Gumno House pool terrace

Each of the four independent units on the top floor has its own intimate terrace, and the stone on the rooftop echoes that of the historical structures and the walls that line the nearby roads. Though the residence is far from inconspicuous, daring to be quite different from the neighbors, it still manages to feel like a natural fit that pays tribute to the location.

Gumno House living room
Gumno House view of pool

“Besides the gumno in the front part of the lot, and a vegetable garden and an orchard located behind the house, the architecture of the house and the park allows for a spontaneous creation of a unique drive-in plateau for the cars of the owners and their guests.

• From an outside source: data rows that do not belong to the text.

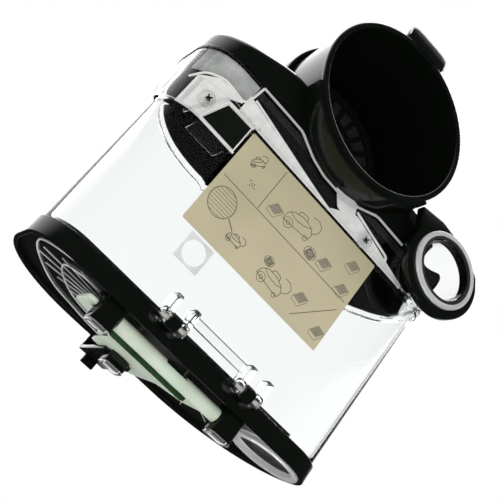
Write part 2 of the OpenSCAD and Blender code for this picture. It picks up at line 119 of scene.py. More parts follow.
background.inputs["Color"].default_value = (1, 1, 1, 1)
sky_links.new(strength, background.inputs["Strength"])
world_out = sky.new("ShaderNodeOutputWorld")
sky_links.new(background.outputs[0], world_out.inputs["Surface"])

lamp = bpy.data.lights.new("overhead", "AREA")
lamp.shape, lamp.size, lamp.energy = "SQUARE", 0.6, 5
softbox = bpy.data.objects.new("overhead", lamp)
softbox.location = (0.2, 0.3, 0.9)
softbox.rotation_euler = (Vector((0, 0, 0.15)) - softbox.location).to_track_quat("-Z", "Y").to_euler()
bpy.context.scene.collection.objects.link(softbox)

# The floor is pale paper that shows from above only, so the view from below is clear.
floor = bpy.data.objects.new("floor", bpy.data.meshes.new("floor"))
reach = 4.0
floor.data.from_pydata([(-reach, -reach, 0), (reach, -reach, 0), (reach, reach, 0), (-reach, reach, 0)],
                       [], [(0, 1, 2, 3)])
bpy.context.scene.collection.objects.link(floor)
for kind in ("glossy", "diffuse", "transmission", "shadow"):
    setattr(floor, "visible_" + kind, False)
paper = bpy.data.materials.new("floor_paper")
paper.use_nodes = True
paper_nodes, paper_links = paper.node_tree.nodes, paper.node_tree.links
paper_nodes["Principled BSDF"].inputs["Base Color"].default_value = (0.88, 0.88, 0.87, 1)
paper_nodes["Principled BSDF"].inputs["Roughness"].default_value = 0.9
one_sided = paper_nodes.new("ShaderNodeMixShader")
paper_links.new(paper_nodes.new("ShaderNodeNewGeometry").outputs["Backfacing"], one_sided.inputs["Fac"])
paper_links.new(paper_nodes["Principled BSDF"].outputs[0], one_sided.inputs[1])
paper_links.new(paper_nodes.new("ShaderNodeBsdfTransparent").outputs[0], one_sided.inputs[2])
paper_links.new(one_sided.outputs[0], paper_nodes["Material Output"].inputs["Surface"])
floor.data.materials.append(paper)


# The clear tank: one thin-walled moulding of water-clear plastic with a wider collar
# round its top, a label panel on its front, and lugs that the lid's pins run through.
# Sizes are in millimetres from the middle of the lid's plan, and made() places them.
mm = 0.001
lid_low, lid_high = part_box("bottom_lid")
cover_w, cover_d = (lid_high.x - lid_low.x) / mm, 110
middle = Vector(((lid_low.x + lid_high.x) / 2, lid_high.y - cover_d / 2 * mm, 0))
front_y, back_y = -cover_d / 2, cover_d / 2
corners = [(1, -1, 28, -90), (1, 1, 82, 0), (-1, 1, 66, 90), (-1, -1, 26, 180)]
rim_z, lid_top_z, tank_z = 16, 28, 28.4
collar_z, pocket_z, collar_top_z, frame_z = 146, 123, 171, 171.4
tank_inset, tank_wall = 2, 2.4
panel_z, panel_t, panel_left, panel_right = 32, 0.6, -60, 84
cup_hole_r, tube_hole_r = 63, 22.6
tilt = radians(12)
mouth = Vector((0, front_y - 8, collar_top_z + 56))
inlet = Vector((cover_w / 2 - 23, front_y - 17, collar_top_z + 1))


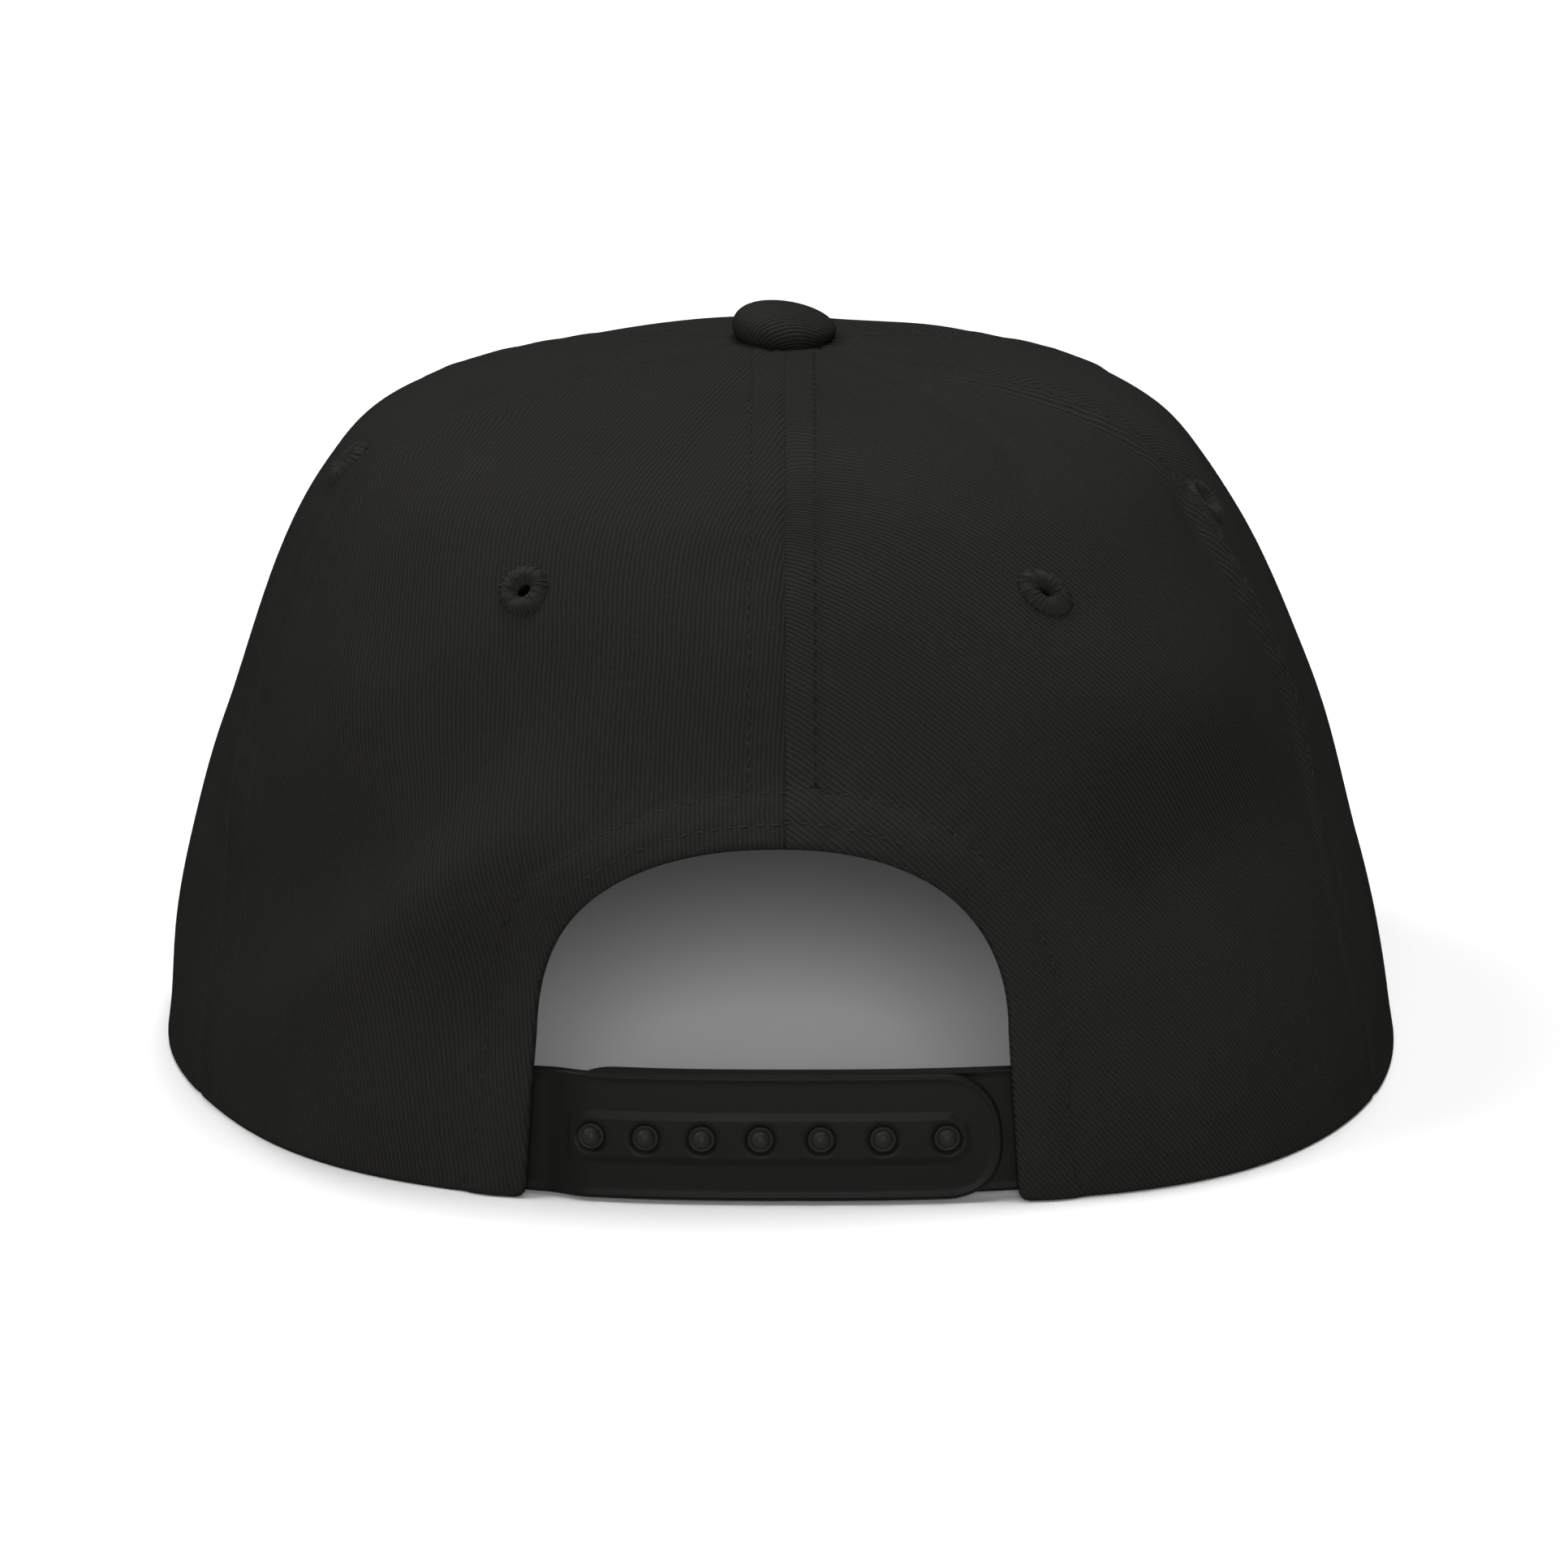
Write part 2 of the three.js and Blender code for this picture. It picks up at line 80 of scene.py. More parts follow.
# Crown sections: half widths to the wearer's left and right, depths to the back and front of the
# section's middle, and where that middle lies behind the axis.
SECTIONS = table("height left right back front middle",
    (0, 97, 95.5, 90, 92, 0),
    (20, 95, 92, 88, 90, 0),
    (40, 90.3, 87, 84, 86.5, 0),
    (58, 84.5, 81.5, 78.5, 81.5, 0),
    (74, 79, 74.5, 72, 74.5, 0),
    (88, 72, 66.5, 65, 65, -0.5),
    (97, 63.5, 58.5, 57, 52.5, -1),
    (103.2, 46, 46, 43.5, 36.5, -2),
    (107.2, 24.5, 24.5, 25, 20, -3),
    (109, 0, 0, 0, 0, -3),
)
LAST_LEVEL = len(SECTIONS) - 1
APEX = SECTIONS[-1]["height"]
BACK_SQUARENESS = 2.5
FRONT_SQUARENESS = 2
NORMAL_STEP = 0.004
TIP_RADIUS = 2.2

# Soft dents (-) and bulges (+). Angles run from the middle of the back to the wearer's left.
DENTS = table("angle height tilt long wide depth",
    (51, 38, -30, 31, 12, -3),
    (35, 41, -45, 24, 7.5, 3),
    (27, 31, -70, 15, 7, -2.2),
    (60, 5, -10, 23, 24, -2.3),
    (48, 68, -40, 20, 14, 1.6),
    (-42, 71, 5, 24, 12, 2.8),
    (-39, 47, 3, 26, 11, -3),
    (-38, 6, 0, 26, 22, 2.6),
    (-71, 98, 70, 9, 6.5, -1.6),
    (6, 50, 0, 32, 10, 3),
    (4, 93, 0, 24, 8, -2),
)
GIRTH_PER_DEGREE = 1.5
# Small folds of the cloth alone, with the same columns.
CREASES = table("angle height tilt long wide depth",
    (16, 102, 60, 9, 6, -0.7),
    (-39, 103.2, -50, 9, 3, -0.5),
    (-68, 98, -50, 12, 3.6, -1.7),
    (-78, 90, -60, 11, 6, 1),
    (5, 47, 0, 36, 9, 1),
    (51, 38, -30, 31, 12, -1.2),
    (35, 41, -45, 24, 7.5, 1),
    (27, 31, -70, 15, 7, -0.8),
    (-39, 47, 3, 26, 11, -1),
    (-42, 71, 5, 24, 12, 0.8),
)

BACK_SIDE_SEAM = 65
SIDE_FRONT_SEAM = 122
SEAM_SWAY = table("height span degrees",
    (60, 20, 2.5),
    (93, 11, -2.5),
)
# lean turns a panel's weave from up towards the wearer's left. relief 2 is the coarser looking cloth: the
# same cloth with deeper bumps, and its colour painted lighter and more contrasty as painted light.
PANELS = table("name lean relief start end",
    ("back_left", 12, 1, 0, BACK_SIDE_SEAM),
    ("side_left", 20, 1, BACK_SIDE_SEAM, SIDE_FRONT_SEAM),
    ("front_left", 20, 1, SIDE_FRONT_SEAM, 180),
    ("back_right", 36, 2, -BACK_SIDE_SEAM, 0),
    ("side_right", 20, 2, -SIDE_FRONT_SEAM, -BACK_SIDE_SEAM),
    ("front_right", 20, 1, -180, -SIDE_FRONT_SEAM),
)
# A panel's cloth beside each of its two seams. A row of topstitching lies so far from the seam, the
# doubled cloth stands higher by band out to the width, and swells by puff between. No row, no stitches.
# Rows end and puffs fade out at the height "from".
PLAIN_SIDE = {"row": 4.6, "stitch": "sunk", "from": 0, "width": 4.6, "band": 0.3, "puff": 0}
SEAM_SIDES = {
    ("back_left", "start"): {**PLAIN_SIDE, "row": 5.4, "stitch": "proud", "width": 5, "band": 0.45},
    ("back_left", "end"): {**PLAIN_SIDE, "stitch": "faint", "from": 45, "width": 7},
    ("side_left", "start"): {**PLAIN_SIDE, "stitch": "faint", "from": 45, "width": 5, "band": 0.2},
    ("back_right", "start"): {**PLAIN_SIDE, "row": 3.4, "stitch": "proud", "from": 50, "puff": 2},
    ("back_right", "end"): {**PLAIN_SIDE, "row": 4.8, "width": 5, "band": 0.4},
    ("side_right", "end"): {**PLAIN_SIDE, "row": None, "width": 3, "band": 0.1},
}
SEAM_KEYS = (("start", 1), ("end", -1))
SEAM_LOW_FADE = 8
PUFF_FADE = 25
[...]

This heterogeneous spatial composition, seen within the context of organization of the new house and a plethora of possibilities of its use, creates unexpected places of strong impressions and different experiences. These places have different characters and conditions of use.”

Gumno House at night

“Such a heterogeneous and spatially diverse program resulted in a house which assembles, blends, and compresses three different ambiances. These ambiances differ in their atmosphere, and are contradictory in regard to their space, functionality, and construction. The heavy, massive, buried, roughly hollowed out basement; the light and transparent, open plan, steel framed ground floor with glazed walls; and the small plastered units with large openings, protruding over the edge of the square ground floor, each in search of its own view and orientation.”